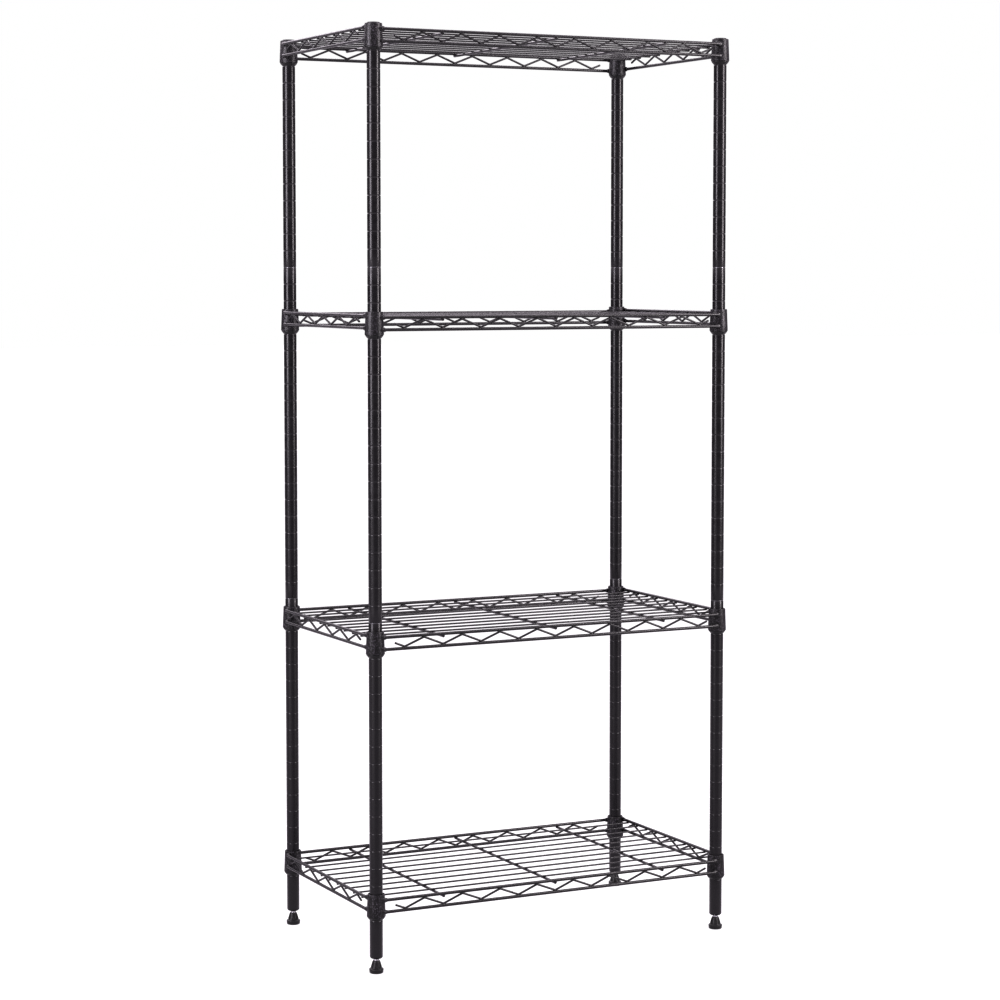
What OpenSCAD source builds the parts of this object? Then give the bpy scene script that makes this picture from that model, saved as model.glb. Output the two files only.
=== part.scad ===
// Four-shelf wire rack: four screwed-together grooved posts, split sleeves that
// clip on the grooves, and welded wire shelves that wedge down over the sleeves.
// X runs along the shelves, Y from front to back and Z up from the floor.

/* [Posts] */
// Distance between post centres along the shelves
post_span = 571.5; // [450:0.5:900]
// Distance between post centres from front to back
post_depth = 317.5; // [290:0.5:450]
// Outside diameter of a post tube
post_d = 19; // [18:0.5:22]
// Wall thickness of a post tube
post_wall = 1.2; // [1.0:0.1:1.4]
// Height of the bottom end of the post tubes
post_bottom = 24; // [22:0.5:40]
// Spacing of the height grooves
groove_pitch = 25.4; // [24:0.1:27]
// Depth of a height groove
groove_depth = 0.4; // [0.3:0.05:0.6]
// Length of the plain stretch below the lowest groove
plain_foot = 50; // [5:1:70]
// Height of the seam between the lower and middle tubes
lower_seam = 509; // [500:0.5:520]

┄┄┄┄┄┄

### Your objective
List each line in the listing that contains the string "from".

### Result of this exercise
What OpenSCAD source builds the parts of this object? Then give the bpy scene script that makes this picture from that model, saved as model.glb. Output the two files only.
// X runs along the shelves, Y from front to back and Z up from the floor.
// Distance between post centres from front to back